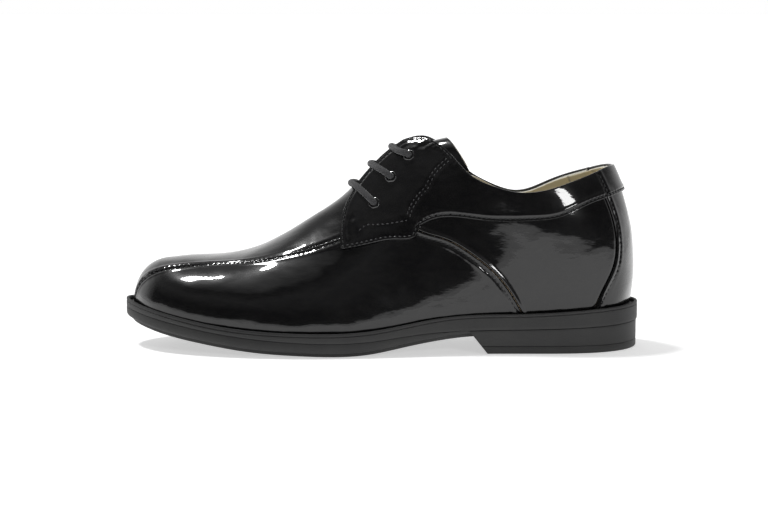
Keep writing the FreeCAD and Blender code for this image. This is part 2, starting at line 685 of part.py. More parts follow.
# ---------------------------------------------------------------- sole unit and insoles
SOLE_REACH = SOLE_LENGTH * 0.52   # slabs run past the sole's ends and are cut to its outline
BLOCK = 80.0 * SCALE              # half size of the blocks the sole pieces are cut from
TREAD_OVERLAP = 0.5 * SCALE       # the tread and the wall are one moulding
INSOLE_STATIONS = 12


def closed_wire(points):
    curve = Part.BSplineCurve()
    curve.interpolate(points, True)
    return Part.Wire([curve.toShape()])


def prism(wire):
    face = Part.Face(wire)
    solid = face.extrude(FreeCAD.Vector(0, 0, BLOCK))
    solid.translate(FreeCAD.Vector(0, 0, -BLOCK / 4))
    return solid


def inset(wire, amount, samples=64):
    """The closed outline drawn in by an amount, as one smooth closed curve."""
    edge = wire.Edges[0]
    low, high = edge.ParameterRange
    points = []
    for k in range(samples):
        parameter = low + (high - low) * k / samples
        tangent = edge.tangentAt(parameter)
        inward = FreeCAD.Vector(-tangent.y, tangent.x, 0)
        points.append(edge.valueAt(parameter) + inward * amount)
    return closed_wire(points)


def across(corners):
    """Prism across the shoe over a closed outline of (x, z) corners."""
    outline = [FreeCAD.Vector(x, -BLOCK, z) for x, z in corners]
    face = Part.Face(Part.makePolygon(outline + outline[:1]))
    return face.extrude(FreeCAD.Vector(0, 2 * BLOCK, 0))


def between(low, high, span=None, samples=30):
    """Slab across the shoe, between two heights that are functions of x, in short flats."""
    start, end = span or (-SOLE_REACH, SOLE_REACH)
    xs = [start + (end - start) * k / samples for k in range(samples + 1)]
    return across([(x, low(x)) for x in xs] + [(x, high(x)) for x in reversed(xs)])


def raised(height, amount):
    return lambda x: height(x) + amount


def level(height):
    return lambda x: height


def strip(span, width):
    """Upright block along the middle of the shoe."""
    start, end = span
    corner = FreeCAD.Vector(start, -width / 2, -BLOCK / 2)
    return Part.makeBox(end - start, width, BLOCK, corner)


def drawn_in(span, amount):
    return span[0] + amount, span[1] - amount


def midsole_and_fillings(edge):
    """The moulded rim with its well and pockets, and the two pieces that lie in the pockets."""
    seat = raised(SOLE_TOP, -RIM_HEIGHT)
    floor = raised(seat, -POCKET_DEPTH)
    above = raised(SOLE_TOP, RIM_HEIGHT)
    midsole = between(PARTING, SOLE_TOP).common(prism(edge))
    midsole = midsole.cut(between(seat, above).common(prism(inset(edge, RIM_WIDTH))))
    pocket = between(floor, above, FILLER_SPAN).common(prism(inset(edge, FILLER_INSET)))
    midsole = midsole.cut(pocket)
    midsole = midsole.cut(between(floor, above, SHANK_SPAN).common(strip(SHANK_SPAN, SHANK_WIDTH)))

    span = drawn_in(FILLER_SPAN, POCKET_CLEARANCE)
    filler = between(raised(floor, FIT_GAP), raised(seat, -FIT_GAP), span)
    span = drawn_in(SHANK_SPAN, POCKET_CLEARANCE)
    shank = between(raised(floor, FIT_GAP), raised(floor, FIT_GAP + SHANK_THICKNESS), span)
    return {
        "midsole_rand": midsole,
        "bottom_filler": filler.common(prism(inset(edge, FILLER_INSET + POCKET_CLEARANCE))),
        "shank": shank.common(strip(span, SHANK_WIDTH - 2 * POCKET_CLEARANCE)),
    }


def outsole(edge):
    """Side wall under the parting line, and the ribbed tread set in from it."""
    wall = between(WALL_FOOT, raised(PARTING, -BOND_GAP), (-SOLE_REACH, HEEL_BREAST_TOP - SCALE))
    tread = between(raised(WALL_FOOT, -TREAD_STEP), raised(WALL_FOOT, TREAD_OVERLAP),
                    (-SOLE_REACH, HEEL_BREAST_TOP - TREAD_INSET))
    solid = wall.common(prism(edge)).fuse(tread.common(prism(inset(edge, TREAD_INSET))))
    grooves = []
    for k in range(RIB_COUNT):
        x = RIB_START + k * RIB_PITCH
        roof = WALL_FOOT(x + RIB_GROOVE / 2) - TREAD_STEP + RIB_DEPTH
        grooves.append(across([(x, -BLOCK), (x + RIB_GROOVE, -BLOCK), (x + RIB_GROOVE, roof), (x, roof)]))
    return solid.cut(Part.makeCompound(grooves)).removeSplitter()


def heel(edge):
    """Heel block and its top piece, cut off by the slanting breast."""
    lean = (HEEL_BREAST_FOOT - HEEL_BREAST_TOP) / PARTING(HEEL_BREAST_TOP)
    crest = HEEL_BREAST_FOOT - lean * BLOCK
    behind = across([(HEEL_BREAST_FOOT, 0), (SOLE_REACH, 0), (SOLE_REACH, BLOCK), (crest, BLOCK)])
    outline = prism(inset(edge, HEEL_INSET)).common(behind)
    span = (HEEL_BREAST_TOP, SOLE_REACH)
    block = between(level(TOP_PIECE_THICKNESS), raised(PARTING, -BOND_GAP), span)
    piece = between(level(0.0), level(TOP_PIECE_THICKNESS - BOND_GAP), span, 2)
    return {"heel_block": block.common(outline), "heel_top_piece": piece.common(outline)}


def sole_unit():
    edge = closed_wire([FreeCAD.Vector(x * SCALE, y * SCALE, 0) for x, y in SOLE_PLAN])
    return {**midsole_and_fillings(edge), "outsole": outsole(edge), **heel(edge)}


def insoles():
    """Insole board, foam and sock, stacked on the seat inside the linings."""
    stations = [k / INSOLE_STATIONS for k in range(INSOLE_STATIONS)]
    lateral = [feather(LATERAL, s) for s in stations]
    medial = [feather(MEDIAL, s) for s in reversed(stations[1:])]
    rear = [feather(LATERAL, 1.0)]
    outline = closed_wire([FreeCAD.Vector(p.x, p.y, 0) for p in lateral + rear + medial])
    foot_room = prism(inset(outline, -LINING_INNER + INSOLE_CLEARANCE))
    seat = raised(SOLE_TOP, -RIM_HEIGHT)
    nodes = {}
    low = FIT_GAP
    for name, thickness in INSOLE_LAYERS:
        high = low + thickness
        nodes[name] = between(raised(seat, low), raised(seat, high)).common(foot_room)
        low = high + FIT_GAP
    return nodes


def main():
    os.makedirs("parts", exist_ok=True)
    nodes = {}
    for group in (sole_unit, insoles, upper_panels, inner_panels, tongue, lace):
        nodes.update(group())
    for side, name in SIDE_NAMES.items():
        nodes["eyelets_" + name] = eyelets(side)
    for name, shape in nodes.items():
        solids = shape.Solids
        state = "" if shape.isValid() and solids else "  NOT VALID"
        print("%-26s %d solid(s) %9.1f mm3%s" % (name, len(solids), shape.Volume, state))
        shape.exportStep("parts/%s.step" % name)


main()
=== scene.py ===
"""Left lace-up dress shoe in patent leather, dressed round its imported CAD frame.

The tables are in millimetres for a 240 mm sole and UNIT turns them into metres at the frame's
size.  Toe to -X, heel to +X, lateral side to -Y, floor at z = 0.  A point of the upper is a
side, s from 0 at the toe tip to 1 at the back of the heel, and t from 0 at the feather edge
to 1 at the ridge; panels and seams are laid out in (s, t) and lifted along the surface normal.
"""
import math

import bmesh
import bpy
import numpy as np
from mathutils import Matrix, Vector

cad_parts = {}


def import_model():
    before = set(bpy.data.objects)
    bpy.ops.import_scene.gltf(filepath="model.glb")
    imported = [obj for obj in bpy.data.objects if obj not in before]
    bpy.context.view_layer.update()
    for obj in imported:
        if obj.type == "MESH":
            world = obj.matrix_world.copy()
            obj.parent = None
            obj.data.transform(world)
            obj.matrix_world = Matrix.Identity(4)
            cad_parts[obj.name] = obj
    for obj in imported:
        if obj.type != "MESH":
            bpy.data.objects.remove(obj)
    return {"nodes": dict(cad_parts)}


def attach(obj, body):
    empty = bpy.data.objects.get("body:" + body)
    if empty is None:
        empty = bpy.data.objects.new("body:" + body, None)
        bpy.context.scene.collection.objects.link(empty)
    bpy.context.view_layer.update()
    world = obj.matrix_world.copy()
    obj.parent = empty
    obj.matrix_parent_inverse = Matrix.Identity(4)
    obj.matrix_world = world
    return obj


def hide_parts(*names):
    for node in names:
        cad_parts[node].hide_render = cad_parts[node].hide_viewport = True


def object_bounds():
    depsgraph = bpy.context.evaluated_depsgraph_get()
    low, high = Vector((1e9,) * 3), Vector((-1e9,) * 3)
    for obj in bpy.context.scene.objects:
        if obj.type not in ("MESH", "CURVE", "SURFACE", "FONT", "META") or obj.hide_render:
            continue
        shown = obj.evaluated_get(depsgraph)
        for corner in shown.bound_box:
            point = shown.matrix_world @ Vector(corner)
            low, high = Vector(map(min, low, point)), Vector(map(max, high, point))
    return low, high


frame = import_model()
CAD_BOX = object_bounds()

TABLE_LENGTH = 240.16             # length of the sole that the tables below give
UNIT = (CAD_BOX[1].x - CAD_BOX[0].x) / TABLE_LENGTH
LATERAL = -1
MEDIAL = 1
SIDES = {LATERAL: "lateral", MEDIAL: "medial"}
SHOE = "shoe"
TONGUE = "tongue"


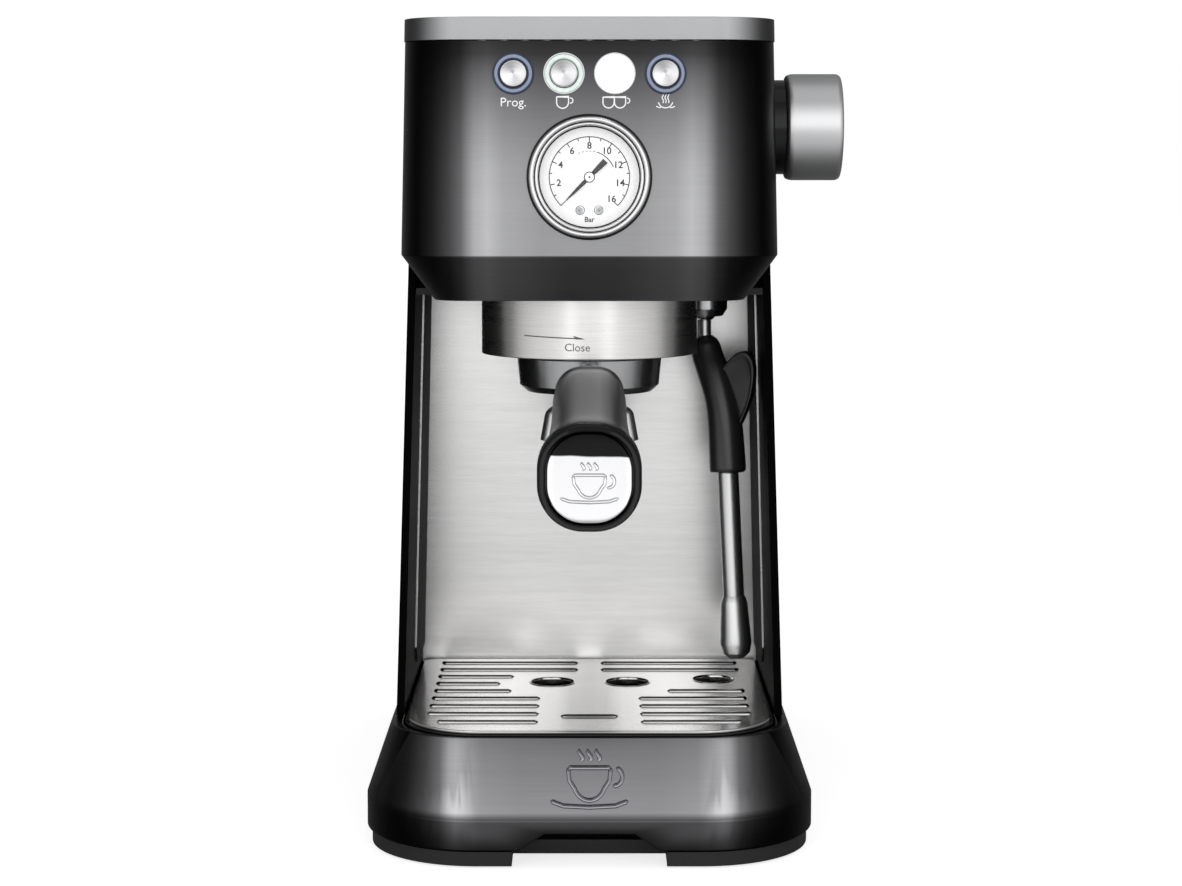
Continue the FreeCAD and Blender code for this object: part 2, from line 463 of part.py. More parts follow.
tab = Part.Face(Part.makePolygon(corners + corners[:1])).extrude(side * 2)
save("wand_sleeve", sleeve.fuse(tab).cut(tube([KNEE, BEND, HIP], 3.1)).cut(tube([HIP, END], 4.9))
     .cut(cyl(WAND_X, WAND_Y, 205, 3.1, 20)))
tip = revolve([(0, 26), (3.2, 26), (6.2, 23.6), (7.4, 19), (6.2, 0), (5.2, -3), (0, -3)], END, tuple(run))
save("wand_tip", tip.cut(Part.makeCylinder(4.92, 10, V(*END) - run * (10.0 / run.Length), run)))

# ---- water and steam works ----
save("thermoblock", box(-40, 22, -96, 6, 262, 306).cut(cyl(0, GROUP_Y, 250, 2.6, 20)))
save("solenoid_valve", box(34, 56, 4, 30, 262, 300).fuse(cyl(45, 17, 300, 8, 14)))
pump = cyl(PUMP_X, PUMP_Y, 74, 17, 60).fuse(cyl(PUMP_X, PUMP_Y, 134, 9, 34))
save("pump", pump.fuse(cyl(PUMP_X, PUMP_Y, 58, 5, 16)))
hoses = [tube([(0, OUTLET_Y, 56), (0, OUTLET_Y, 30), (-48, 100, 30), (-48, 62, 40), (-48, 62, 57.8)], 3.4),
         tube([(-48, 62, 168.2), (-48, 62, 276), (-20, 60, 284), (-20, 6.2, 284)], 3.0),
         tube([(22.2, -20, 284), (45, -20, 284), (45, 3.8, 284)], 2.6),
         tube([(46, KNOB_Y + 14.4, 304), (46, -70, 290), (WAND_X, WAND_Y, 280), (WAND_X, WAND_Y, 243)], 2.4),
         tube([(0, GROUP_Y, 258.0), (0, GROUP_Y, 262.0)], 4.0),
         tube([(0, FACE + 16.2, GAUGE_Z), (0, -120, GAUGE_Z), (-10, -97.2, GAUGE_Z)], 1.6)]
save("hoses", hoses)
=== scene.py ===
# %% [markdown]
# # Espresso machine, dressed on its CAD frame
# The CAD model already fixes every place and every joint. This script loads it, gives each
# piece a finish, rebuilds the pieces whose looks need more than CAD faces, and lights them.
# Lengths in the helpers below are millimetres, and make() turns them into metres.

# %% Load the frame
import json
import math
import bmesh
import bpy
from mathutils import Matrix, Vector
from mathutils.bvhtree import BVHTree


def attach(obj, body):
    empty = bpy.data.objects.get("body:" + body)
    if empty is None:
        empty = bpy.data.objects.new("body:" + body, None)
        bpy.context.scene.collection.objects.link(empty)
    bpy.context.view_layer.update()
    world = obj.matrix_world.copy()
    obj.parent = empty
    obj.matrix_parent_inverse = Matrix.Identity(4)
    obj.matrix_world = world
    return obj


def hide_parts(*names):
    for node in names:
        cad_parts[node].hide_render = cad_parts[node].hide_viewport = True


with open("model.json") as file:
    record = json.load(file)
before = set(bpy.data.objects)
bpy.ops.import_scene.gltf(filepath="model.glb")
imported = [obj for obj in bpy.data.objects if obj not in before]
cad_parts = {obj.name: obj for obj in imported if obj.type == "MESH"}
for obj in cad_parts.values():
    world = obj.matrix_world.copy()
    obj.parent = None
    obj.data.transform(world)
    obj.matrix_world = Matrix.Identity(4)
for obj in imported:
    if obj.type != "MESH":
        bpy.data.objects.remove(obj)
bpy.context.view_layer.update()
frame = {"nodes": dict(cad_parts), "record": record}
nodes = frame["nodes"]
home = {node: body for body, members in frame["record"]["behaviour"]["bodies"].items() for node in members}

# %% [markdown]
# ## Shader sums
# A finish is a tree of nodes. Writing every Math node by hand hides the idea, so a small class
# wraps a socket and lets Python operators add the Math nodes. Colours stay out of it, because
# a Math node would turn them grey.

# %% A node, and a number on a node tree
def new_node(tree, kind, settings, sockets):
    """Add a node: first its settings, then values or links for its inputs."""
    made = tree.nodes.new(kind)
    for key, value in settings.items():
        setattr(made, key, value)
    for key, value in sockets.items():
        value = value.socket if isinstance(value, Value) else value
        if isinstance(value, bpy.types.NodeSocket):
            tree.links.new(value, made.inputs[key])
        else:
            made.inputs[key].default_value = value
    return made


class Value:
    def __init__(self, paint, socket):
        self.paint, self.socket = paint, socket

    def sum_with(self, operation, other, swap=False):
        pair = (other, self) if swap else (self, other)
        node = self.paint.node("ShaderNodeMath", {"operation": operation}, {0: pair[0], 1: pair[1]})
        return Value(self.paint, node.outputs[0])

    def __add__(self, other):
        return self.sum_with("ADD", other)

    def __sub__(self, other):
        return self.sum_with("SUBTRACT", other)

    def __rsub__(self, other):
        return self.sum_with("SUBTRACT", other, True)

    def __mul__(self, other):
        return self.sum_with("MULTIPLY", other)

    def __truediv__(self, other):
        return self.sum_with("DIVIDE", other)

    def above(self, other):
        return self.sum_with("GREATER_THAN", other)

    def power(self, other):
        return self.sum_with("POWER", other)

    def limited(self):
        node = self.paint.node("ShaderNodeClamp", {}, {0: self})
        return Value(self.paint, node.outputs[0])

    __radd__ = __add__
    __rmul__ = __mul__


# %% A finish made of nodes
def linear(code):
    """Linear colour of a six-digit screen colour."""
    parts = [int(code[i:i + 2], 16) / 255 for i in (0, 2, 4)]
    return [c / 12.92 if c <= 0.04045 else ((c + 0.055) / 1.055) ** 2.4 for c in parts] + [1.0]


class Paint:
    def __init__(self, name, tree=None):
        if tree is None:
            self.material = bpy.data.materials.new(name)
            self.material.use_nodes = True
            tree = self.material.node_tree
        self.tree = tree
        self.tree.nodes.clear()

    def node(self, kind, settings, sockets):
        return new_node(self.tree, kind, settings, sockets)

    def place(self, scale=(1, 1, 1), centre=(0, 0, 0)):
        """Object coordinates in metres, stretched by scale."""
        where = self.node("ShaderNodeTexCoord", {}, {}).outputs["Object"]
        settings = {"Vector": where, "Scale": scale}
        settings["Location"] = [-c * s for c, s in zip(centre, scale)]
        return self.node("ShaderNodeMapping", {}, settings).outputs[0]

    def axes(self, vector):
        parts = self.node("ShaderNodeSeparateXYZ", {}, {0: vector})
        return [Value(self, parts.outputs[i]) for i in range(3)]

    def noise(self, scale, detail=3.0, rough=0.55):
        """Noise between 0 and 1 whose blobs are about 1/scale metres."""
        scale = scale if isinstance(scale, tuple) else (scale,) * 3
        sockets = {"Vector": self.place(scale), "Scale": 1.0, "Detail": detail, "Roughness": rough}
        made = self.node("ShaderNodeTexNoise", {}, sockets)
        return Value(self, made.outputs[0])

    def mix(self, factor, a, b):
        made = self.node("ShaderNodeMix", {"data_type": "RGBA"}, {0: factor, 6: a, 7: b})
        return made.outputs[2]

    def ramp(self, value, stops):
        """Value that follows stops of (position, level) as value runs from 0 to 1."""
        made = self.tree.nodes.new("ShaderNodeValToRGB")
        marks = made.color_ramp.elements
        while len(marks) < len(stops):
            marks.new(1.0)
        for mark, (at, level) in zip(marks, stops):
            mark.position, mark.color = at, (level, level, level, 1)
        self.tree.links.new(value.socket, made.inputs[0])
        return Value(self, made.outputs[0])

    def done(self, colour, roughness, metallic=0.0, height=None, depth=0.00002, more=None):
        sockets = {"Base Color": colour, "Roughness": roughness, "Metallic": metallic}
        if height is not None:
            bump = self.node("ShaderNodeBump", {}, {"Height": height, "Distance": depth, "Strength": 1.0})
            sockets["Normal"] = bump.outputs[0]
        sockets.update(more or {})
        shader = self.node("ShaderNodeBsdfPrincipled", {}, sockets)
        self.node("ShaderNodeOutputMaterial", {}, {0: shader.outputs[0]})
        return self.material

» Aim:
Repeat the material word for word from its opening line up to and including the line containing "return face.extrude(FreeCAD.Vector(0, 2".

» The answer:
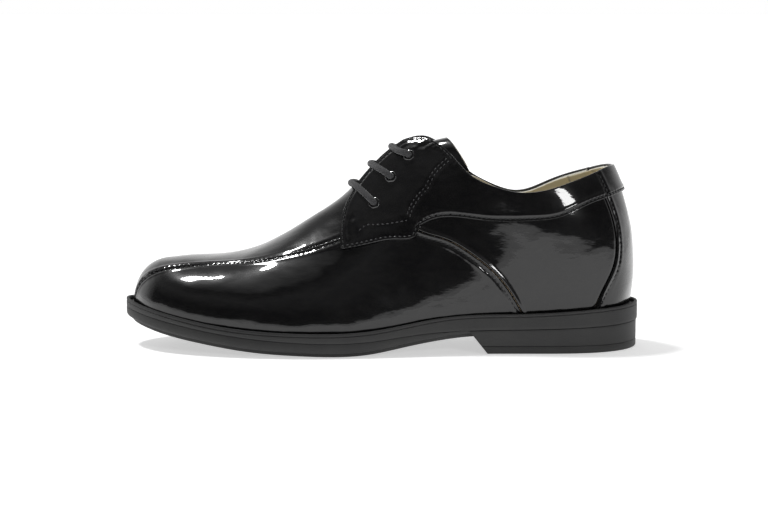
Keep writing the FreeCAD and Blender code for this image. This is part 2, starting at line 685 of part.py. More parts follow.
# ---------------------------------------------------------------- sole unit and insoles
SOLE_REACH = SOLE_LENGTH * 0.52   # slabs run past the sole's ends and are cut to its outline
BLOCK = 80.0 * SCALE              # half size of the blocks the sole pieces are cut from
TREAD_OVERLAP = 0.5 * SCALE       # the tread and the wall are one moulding
INSOLE_STATIONS = 12


def closed_wire(points):
    curve = Part.BSplineCurve()
    curve.interpolate(points, True)
    return Part.Wire([curve.toShape()])


def prism(wire):
    face = Part.Face(wire)
    solid = face.extrude(FreeCAD.Vector(0, 0, BLOCK))
    solid.translate(FreeCAD.Vector(0, 0, -BLOCK / 4))
    return solid


def inset(wire, amount, samples=64):
    """The closed outline drawn in by an amount, as one smooth closed curve."""
    edge = wire.Edges[0]
    low, high = edge.ParameterRange
    points = []
    for k in range(samples):
        parameter = low + (high - low) * k / samples
        tangent = edge.tangentAt(parameter)
        inward = FreeCAD.Vector(-tangent.y, tangent.x, 0)
        points.append(edge.valueAt(parameter) + inward * amount)
    return closed_wire(points)


def across(corners):
    """Prism across the shoe over a closed outline of (x, z) corners."""
    outline = [FreeCAD.Vector(x, -BLOCK, z) for x, z in corners]
    face = Part.Face(Part.makePolygon(outline + outline[:1]))
    return face.extrude(FreeCAD.Vector(0, 2 * BLOCK, 0))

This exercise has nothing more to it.